## Start DATA SECTION

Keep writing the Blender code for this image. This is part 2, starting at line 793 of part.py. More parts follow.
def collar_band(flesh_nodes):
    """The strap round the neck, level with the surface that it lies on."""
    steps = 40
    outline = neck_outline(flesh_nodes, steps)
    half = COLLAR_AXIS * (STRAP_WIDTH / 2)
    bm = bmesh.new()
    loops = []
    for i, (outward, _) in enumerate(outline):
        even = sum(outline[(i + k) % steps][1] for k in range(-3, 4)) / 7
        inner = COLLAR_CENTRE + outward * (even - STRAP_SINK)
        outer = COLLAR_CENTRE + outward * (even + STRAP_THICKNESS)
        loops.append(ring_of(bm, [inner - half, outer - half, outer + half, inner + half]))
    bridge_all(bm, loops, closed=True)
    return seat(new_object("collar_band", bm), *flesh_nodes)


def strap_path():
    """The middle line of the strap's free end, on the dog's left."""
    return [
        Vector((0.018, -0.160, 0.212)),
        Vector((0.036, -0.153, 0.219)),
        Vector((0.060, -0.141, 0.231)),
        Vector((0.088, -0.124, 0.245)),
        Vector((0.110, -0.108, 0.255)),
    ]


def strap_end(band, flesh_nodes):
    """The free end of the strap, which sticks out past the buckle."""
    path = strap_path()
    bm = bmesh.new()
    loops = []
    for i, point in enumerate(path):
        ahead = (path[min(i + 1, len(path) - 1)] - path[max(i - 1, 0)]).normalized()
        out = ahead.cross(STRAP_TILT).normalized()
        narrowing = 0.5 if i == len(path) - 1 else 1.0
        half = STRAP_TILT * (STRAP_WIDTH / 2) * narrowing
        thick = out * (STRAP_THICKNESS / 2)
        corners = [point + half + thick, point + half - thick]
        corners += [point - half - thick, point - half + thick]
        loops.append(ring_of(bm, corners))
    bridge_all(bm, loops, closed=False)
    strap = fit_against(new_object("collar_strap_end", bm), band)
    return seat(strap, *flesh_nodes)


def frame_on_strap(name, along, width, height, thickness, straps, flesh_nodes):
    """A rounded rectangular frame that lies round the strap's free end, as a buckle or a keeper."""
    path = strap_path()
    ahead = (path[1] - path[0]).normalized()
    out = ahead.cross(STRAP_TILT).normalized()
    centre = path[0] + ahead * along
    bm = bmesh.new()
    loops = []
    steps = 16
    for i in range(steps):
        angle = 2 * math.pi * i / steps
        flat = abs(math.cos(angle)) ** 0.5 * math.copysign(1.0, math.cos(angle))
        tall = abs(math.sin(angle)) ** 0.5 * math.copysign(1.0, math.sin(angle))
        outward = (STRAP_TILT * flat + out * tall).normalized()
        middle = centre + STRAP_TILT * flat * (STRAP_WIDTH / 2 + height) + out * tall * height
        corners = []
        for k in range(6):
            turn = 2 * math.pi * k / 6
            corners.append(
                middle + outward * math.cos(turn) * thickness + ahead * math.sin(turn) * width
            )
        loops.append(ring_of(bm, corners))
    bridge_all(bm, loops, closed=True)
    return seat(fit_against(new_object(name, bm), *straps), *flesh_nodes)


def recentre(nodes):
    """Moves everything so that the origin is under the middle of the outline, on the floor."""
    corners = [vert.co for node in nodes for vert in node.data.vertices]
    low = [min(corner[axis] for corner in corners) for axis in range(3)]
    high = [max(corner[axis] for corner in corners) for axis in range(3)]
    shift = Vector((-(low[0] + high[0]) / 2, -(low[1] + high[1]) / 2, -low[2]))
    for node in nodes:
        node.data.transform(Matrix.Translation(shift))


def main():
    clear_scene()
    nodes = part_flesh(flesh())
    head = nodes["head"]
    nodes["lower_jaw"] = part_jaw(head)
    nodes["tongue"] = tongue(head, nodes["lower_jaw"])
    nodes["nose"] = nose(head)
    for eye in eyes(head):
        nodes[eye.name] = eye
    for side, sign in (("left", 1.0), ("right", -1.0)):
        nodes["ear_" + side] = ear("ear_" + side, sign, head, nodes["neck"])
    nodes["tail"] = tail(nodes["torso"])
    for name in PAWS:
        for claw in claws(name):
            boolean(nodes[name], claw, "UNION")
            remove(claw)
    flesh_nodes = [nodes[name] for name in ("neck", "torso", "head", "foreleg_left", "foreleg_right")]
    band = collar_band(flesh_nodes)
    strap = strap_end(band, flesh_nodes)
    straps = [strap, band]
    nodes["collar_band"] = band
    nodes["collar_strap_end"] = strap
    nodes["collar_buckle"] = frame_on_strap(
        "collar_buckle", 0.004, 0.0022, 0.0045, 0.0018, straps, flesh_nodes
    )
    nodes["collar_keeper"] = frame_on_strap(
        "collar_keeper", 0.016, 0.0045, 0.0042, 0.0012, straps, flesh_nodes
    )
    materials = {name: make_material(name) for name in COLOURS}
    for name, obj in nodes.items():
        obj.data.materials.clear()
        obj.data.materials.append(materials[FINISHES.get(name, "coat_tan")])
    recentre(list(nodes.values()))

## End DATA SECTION

WHAT THE EXERCISE ASKS >> Please reproduce exactly the lines above, beginning with the first and ending with the line that contains "return seat(strap, *flesh_nodes)", and include nothing outside that range.

SOLUTION TO THIS TASK >>
Keep writing the Blender code for this image. This is part 2, starting at line 793 of part.py. More parts follow.
def collar_band(flesh_nodes):
    """The strap round the neck, level with the surface that it lies on."""
    steps = 40
    outline = neck_outline(flesh_nodes, steps)
    half = COLLAR_AXIS * (STRAP_WIDTH / 2)
    bm = bmesh.new()
    loops = []
    for i, (outward, _) in enumerate(outline):
        even = sum(outline[(i + k) % steps][1] for k in range(-3, 4)) / 7
        inner = COLLAR_CENTRE + outward * (even - STRAP_SINK)
        outer = COLLAR_CENTRE + outward * (even + STRAP_THICKNESS)
        loops.append(ring_of(bm, [inner - half, outer - half, outer + half, inner + half]))
    bridge_all(bm, loops, closed=True)
    return seat(new_object("collar_band", bm), *flesh_nodes)


def strap_path():
    """The middle line of the strap's free end, on the dog's left."""
    return [
        Vector((0.018, -0.160, 0.212)),
        Vector((0.036, -0.153, 0.219)),
        Vector((0.060, -0.141, 0.231)),
        Vector((0.088, -0.124, 0.245)),
        Vector((0.110, -0.108, 0.255)),
    ]


def strap_end(band, flesh_nodes):
    """The free end of the strap, which sticks out past the buckle."""
    path = strap_path()
    bm = bmesh.new()
    loops = []
    for i, point in enumerate(path):
        ahead = (path[min(i + 1, len(path) - 1)] - path[max(i - 1, 0)]).normalized()
        out = ahead.cross(STRAP_TILT).normalized()
        narrowing = 0.5 if i == len(path) - 1 else 1.0
        half = STRAP_TILT * (STRAP_WIDTH / 2) * narrowing
        thick = out * (STRAP_THICKNESS / 2)
        corners = [point + half + thick, point + half - thick]
        corners += [point - half - thick, point - half + thick]
        loops.append(ring_of(bm, corners))
    bridge_all(bm, loops, closed=False)
    strap = fit_against(new_object("collar_strap_end", bm), band)
    return seat(strap, *flesh_nodes)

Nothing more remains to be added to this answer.